Source data
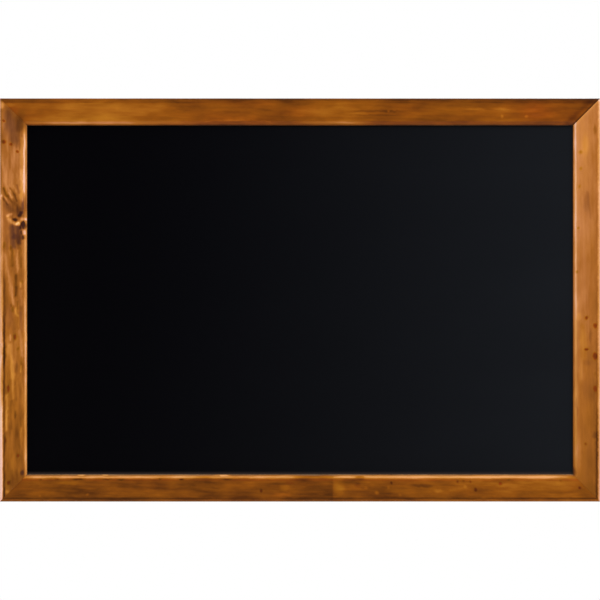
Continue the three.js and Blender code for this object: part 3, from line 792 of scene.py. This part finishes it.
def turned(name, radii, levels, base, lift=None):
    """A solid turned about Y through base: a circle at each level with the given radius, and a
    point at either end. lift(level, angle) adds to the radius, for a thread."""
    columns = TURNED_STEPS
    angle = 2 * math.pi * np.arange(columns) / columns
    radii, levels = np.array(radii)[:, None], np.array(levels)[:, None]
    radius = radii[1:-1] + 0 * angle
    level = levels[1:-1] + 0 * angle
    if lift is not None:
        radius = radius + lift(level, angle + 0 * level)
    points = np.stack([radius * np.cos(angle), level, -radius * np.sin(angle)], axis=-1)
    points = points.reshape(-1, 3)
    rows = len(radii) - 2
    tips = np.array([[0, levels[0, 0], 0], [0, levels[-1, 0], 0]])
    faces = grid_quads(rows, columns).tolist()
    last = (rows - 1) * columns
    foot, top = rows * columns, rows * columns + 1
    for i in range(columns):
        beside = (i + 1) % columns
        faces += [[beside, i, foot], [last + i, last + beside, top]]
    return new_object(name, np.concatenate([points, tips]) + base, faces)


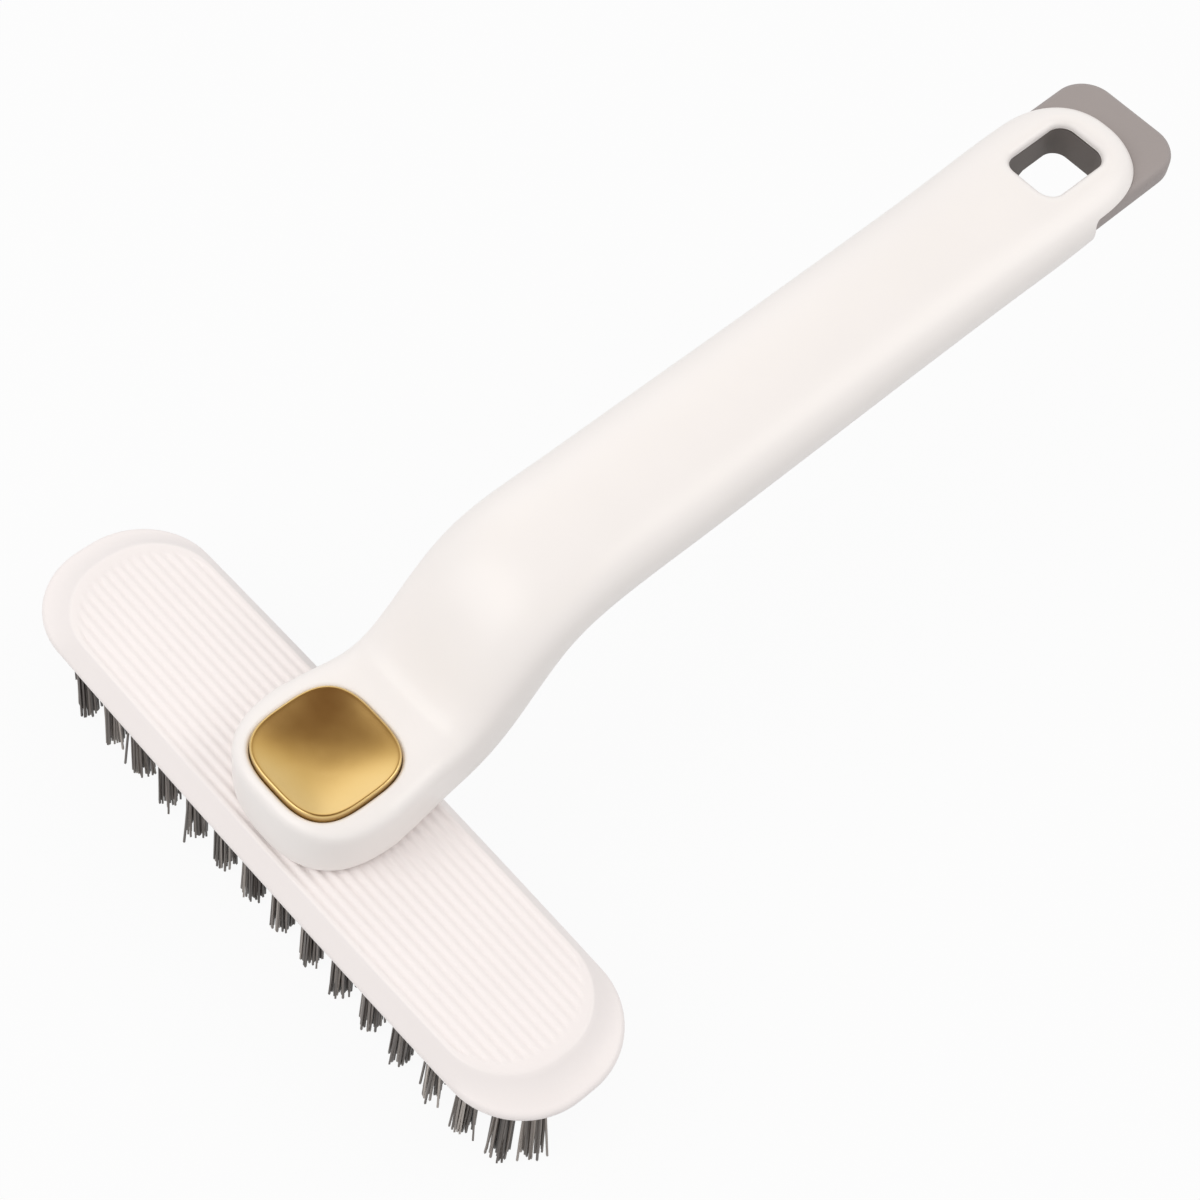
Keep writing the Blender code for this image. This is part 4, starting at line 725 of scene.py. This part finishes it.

GOAL: Extract every entry in the listing word for word.

SOLUTION FOR THIS TASK:
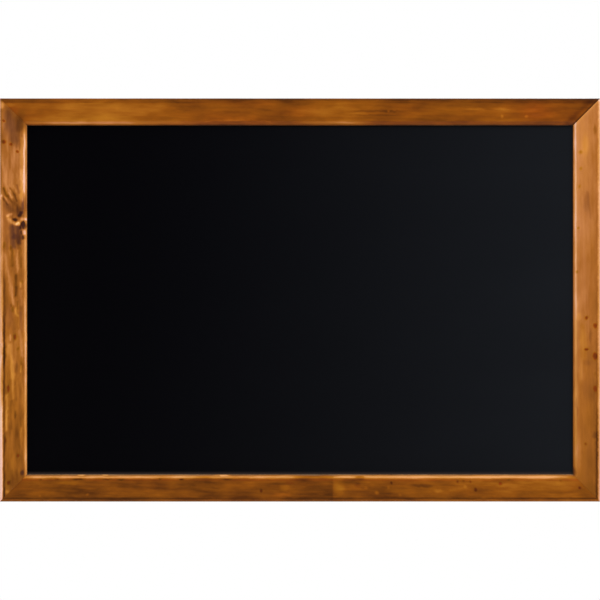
Continue the three.js and Blender code for this object: part 3, from line 792 of scene.py. This part finishes it.
def turned(name, radii, levels, base, lift=None):
    """A solid turned about Y through base: a circle at each level with the given radius, and a
    point at either end. lift(level, angle) adds to the radius, for a thread."""
    columns = TURNED_STEPS
    angle = 2 * math.pi * np.arange(columns) / columns
    radii, levels = np.array(radii)[:, None], np.array(levels)[:, None]
    radius = radii[1:-1] + 0 * angle
    level = levels[1:-1] + 0 * angle
    if lift is not None:
        radius = radius + lift(level, angle + 0 * level)
    points = np.stack([radius * np.cos(angle), level, -radius * np.sin(angle)], axis=-1)
    points = points.reshape(-1, 3)
    rows = len(radii) - 2
    tips = np.array([[0, levels[0, 0], 0], [0, levels[-1, 0], 0]])
    faces = grid_quads(rows, columns).tolist()
    last = (rows - 1) * columns
    foot, top = rows * columns, rows * columns + 1
    for i in range(columns):
        beside = (i + 1) % columns
        faces += [[beside, i, foot], [last + i, last + beside, top]]
    return new_object(name, np.concatenate([points, tips]) + base, faces)


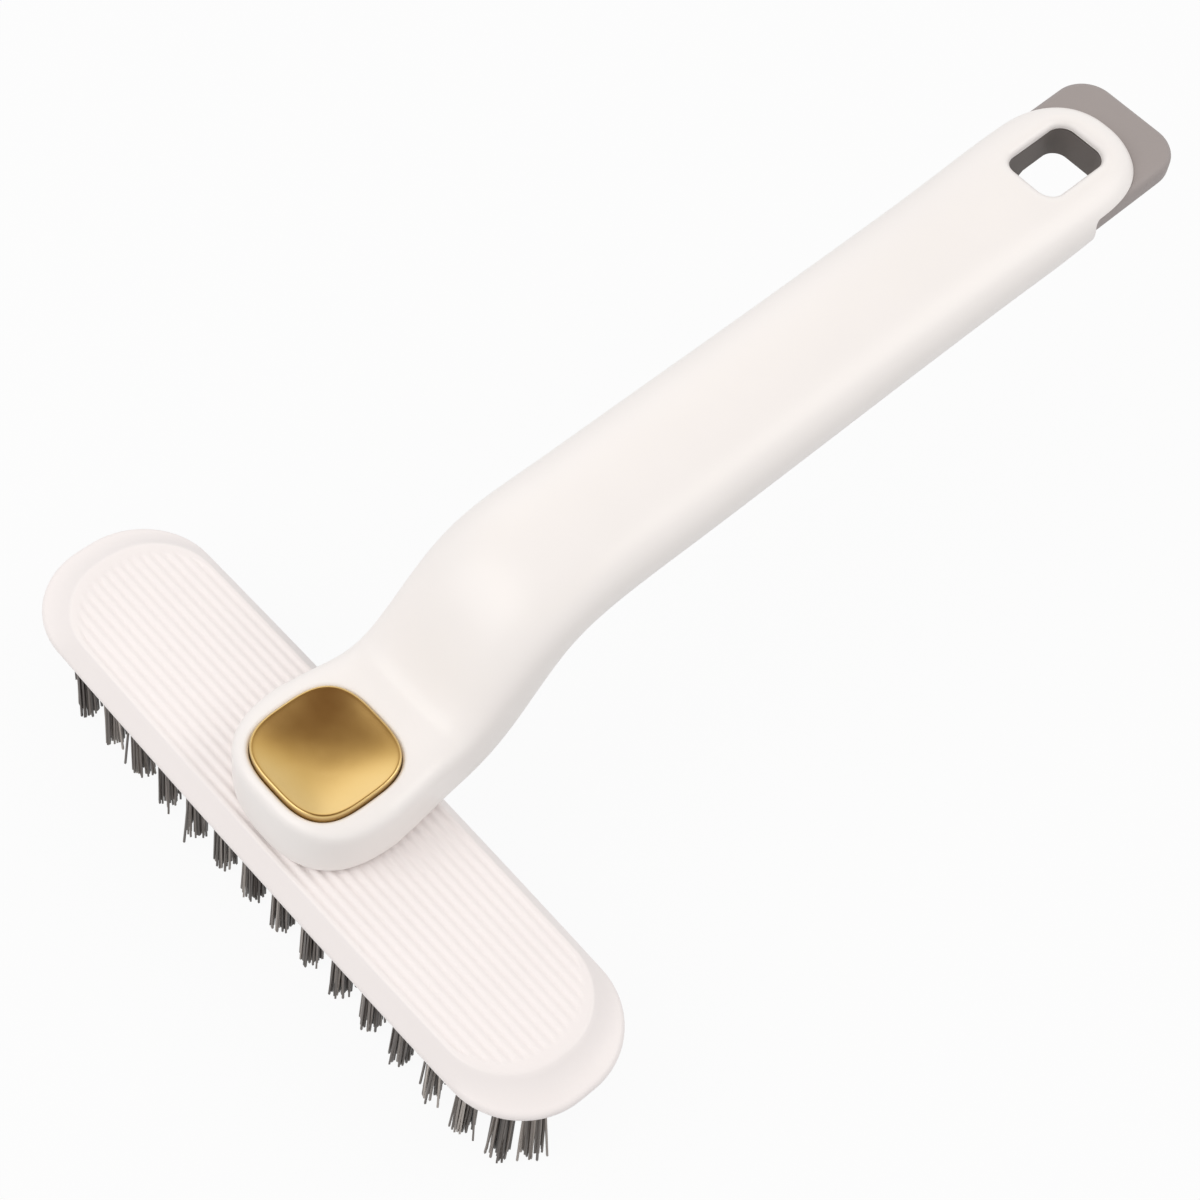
Keep writing the Blender code for this image. This is part 4, starting at line 725 of scene.py. This part finishes it.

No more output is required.